I looked around the first floor of our house today to see all the accommodations we've made for her over the last few months: big purple plastic many-chambered pill box on the kitchen counter, ugly rubber-backed area rugs from Fred Meyer all over the place to minimize those cartoon splat-collapses on the hardwood floors, furniture rearranged for easier passage (she can no longer go in reverse), people-food for her to graze on in her bowl, our college-age daughter's room slowly being taken over by my husband's and my clutter, (we now sleep there with with the dog instead of upstairs after her last terrifying midnight slide down the stairs from our bedroom)...on and on.

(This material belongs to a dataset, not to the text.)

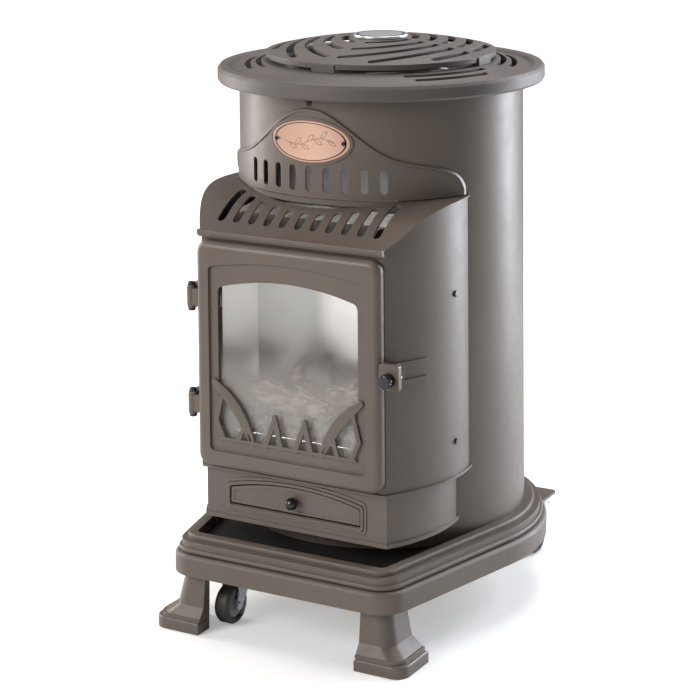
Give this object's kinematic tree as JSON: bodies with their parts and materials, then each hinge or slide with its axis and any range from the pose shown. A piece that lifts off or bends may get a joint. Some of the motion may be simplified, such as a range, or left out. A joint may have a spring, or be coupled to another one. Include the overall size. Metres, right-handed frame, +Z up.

We are 3 months into our doggie-hospice experience with her, and it's a daily dose of heartbreak for each of us, as her world gets smaller and smaller, and the light in her eyes dims just a bit each day.
But just like Wheatie, she still seems to have some small pleasures: she'll rally for a short walk if both Dave and I can take her because I think some small part of her great doggie spirit and enthusiasm thinks it MIGHT be Saturday morning, and we MIGHT be headed to the bakery and she MIGHT be able to turn back the clock a year and walk 2 miles and get her own bagel as a prize; lying on the front porch sleeping and supervising the neighbor's landscaping work; a slow smile when we lay down next to her to pet her head and scratch behind her ears.
Our hope is, of course, that we can time a calm and peaceful goodbye just right. A huge responsibility for us, but a huge last gift for our old girl.
We've lost pets before, of course. It has not gotten easier, especially when you need to get kids through the loss, too.
Thanks for your musings about your Wheatie, and the old dog in the woods. Our dogs, our loving and devoted "children" that live out their entire life span in little more than one short decade, like a great movie you can only watch on fast-forward, have been very much on my mind, too.